From the 1940s onwards, Romansh writers began to reflect on the widespread economical and social changes of traditional Romansh society and the word of modernity. Andri Peer 1921–1985 from the Lower Engadine is considered one of the first modern Romansh writers, whose works introduced modern literary trends into Romansh. His modern writing style was initially met with opposition, and he was not fully recognized and appreciated until much later. Another Engadine writer of this literary movement is Cla Biert 1920–1981, who became known for his humorous short stories. Notably Sursilvan writers include Flurin Darms born 1918 for his lyrics, and Gion Battesta Sialm 1897–1977 and Guglielm Gadola 1902–1961 for their short stories. One of the more famous contemporary novelists is Toni Halter 1914–1986, who treated historic or rural themes in his works. Also known for his novels and short stories is the Sursilvan writer Gion Deplazes born 1918. The Engadine writer Jon Semadeni 1910–1981 is the author of several theater plays and sketches, in addition to writing some prose as well. Also known for their plays are Men Gaudenz and Tista Murk 1915–1992 from the Val Mustair and Carli Fry 1897–1956 from Surselva. More recently, the Sursilvan writer Arno Camenisch born 1978 gained attention outside the Romansh community for his novels and short stories, including the bilingual Romansh-German book Sez Ner.

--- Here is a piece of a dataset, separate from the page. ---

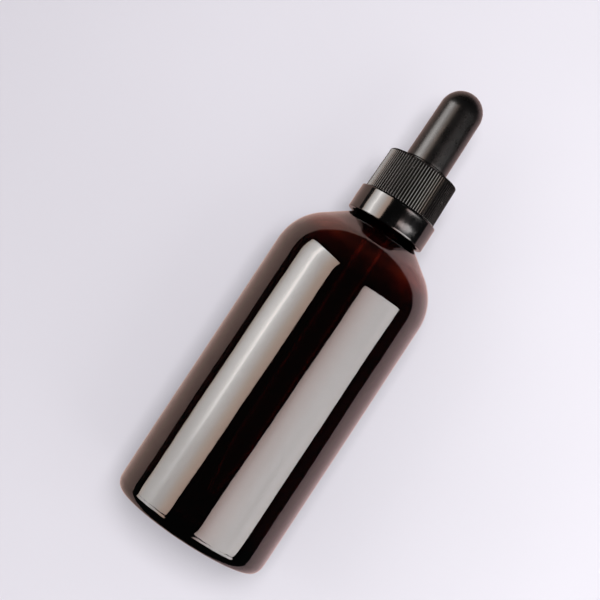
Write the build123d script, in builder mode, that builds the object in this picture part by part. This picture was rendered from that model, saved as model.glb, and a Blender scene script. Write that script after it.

Concerning children and young-adult books, some original works have been written in Romansh alongside a large number of translations. The most famous of these are the books of Selina Chonz, whose book Uorsin has become famous well outside of Switzerland in its German version Schellenursli. Other authors include Clo Duri Bezzola Kindels dal malom, Gori Klainguti Linard Lum, Linard Bardill Il guaffen gelg, G. Netzer, Theo Candinas La fuigia dil Stoffel or Claudia Cadruvi Capuns ed il stgazi dals Franzos.

Drama was represented by biblical plays, most notably the Passiuns sursilvanas developed in 17th–18th century. From the 18th century, courtroom dramas based on criminal cases were added to the village repertoire. In the early 20th century, many villages would stage an annual vernacular comedy. Jon Semadeni established the La Culissa theatrical touring company in 1944. His drama Il povel cumada, which was first staged in 1946, is considered a landmark in Romansh drama. The company ceased touring in 1977.

From the 1940s onwards, Romansh writers consciously attempted to assimilate influences from international literary movements, as well as reflecting the situation of traditional Romansh culture as a disappearing way of life in a world of modernity and change. In 1946, a Romansh writers’ union was established by Artur Caflisch and Jon Guidon, known since 2004 as ULR Union for Romansh Literature.

The Romansh writers are organized in the writers union Uniun per la Litteratura Rumantscha established in 1946, which organizes since 1990 the yearly event Dis da Litteratura an annual Romansh literary festival has been held. Most writers today write in their regional dialect, while the pan-regional variety Rumantsch Grischun is seeing increased use in works done by the Lia Rumantscha such as translations of childrens books.

Other writers include: Maurus Carnot 1846–1935, Giachen Michel Hay 1860–1920, Gian Fontana 1897–1935, Leza Uffer 1912–1982, Armon Planta 1917–1986, Gion Luregn Derungs, Gion Deplazes born 1918, Cla Biert 1920–1981, Andri Peer 1921–1985, Martin Suter, Tim Krohn.


5. Statistics

In the 2000s, Swiss production of books fluctuated between 10.000 and 12.000 titles per annum.

In 2007, the Swiss National Library recorded a total of 11.410 new titles produced by Swiss publishers. Of those, 6.631 were in German, 2.509 in French, 361 in Italian and 21 in Romansh; the rest being multilingual or in other languages. Taking all the languages combined, 1.983 new titles were in the field of literature proper. Other principal fields were musical publications 1.076 titles, the arts 1019 titles, law 949 titles, religion 948 titles, languages 467 titles, technology 446 titles, geography 412 titles and history 409 titles. 410 titles were translated from English, 200 from German and 157 from French. Books originating in 31 languages were translated into one or another of the national languages by Swiss publishers.